The real goal-setting, for me, takes place over the Twixmas period between Christmas and New Year. As long-term readers of this newsletter will know, it’s a period of time I take seriously for reflecting on the past year and planning the year ahead. So that’s still to come. But these tentative plans for 2025 at least take the pressure off of this year – reduce the feeling that 2024 has to be tied up neatly with a red velvet bow.

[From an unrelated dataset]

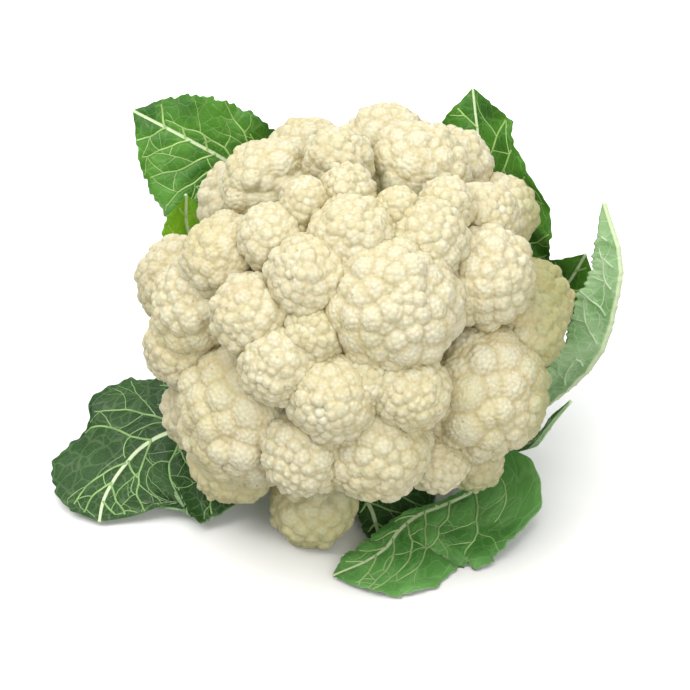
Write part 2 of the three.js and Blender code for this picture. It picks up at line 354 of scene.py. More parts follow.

And in the meantime, I’m trying to embrace the festive Friday feeling. Because it is a bit fun, isn’t it? I definitely don’t get invited out this much all year round. It’s playtime for my puppy-like inner extrovert. If there’s one should I’m putting on myself, it’s that I should say yes a bit more, and enjoy it while it lasts.
Reading…
For my December book club meet-up, I’m reading The Safekeep by Yael van de Woudren, which I discovered after attending the Booker Prize shortlist readings event at the Southbank Centre (which I wrote about here). I know all novels contain multitudes, but this one crams a lot into 270 pages: exploring the themes of loneliness, queer romance and home, all underpinned by van de Woudren’s subtle humour and irony. If this year’s Booker Prize winner Orbital doesn’t float your boat spacecraft, then I’d highly recommend this one.
Watching…
As some of you will know, I got rid of my television this time last year – which is generally a liveable situation, apart from when Sharon Horgan’s ‘Bad Sisters’ returns for a second season. I binged the first three episodes while visiting my parents earlier this week, and it’s as gripping as ever. Also, my GOD the newcomer character of Angelica, played by Fiona Shaw, is brilliantly-malevolent.
Listening…
To Kirsty Young, possibly the nation’s most-loved broadcaster, on the latest episode of Elizabeth Day’s How To Fail.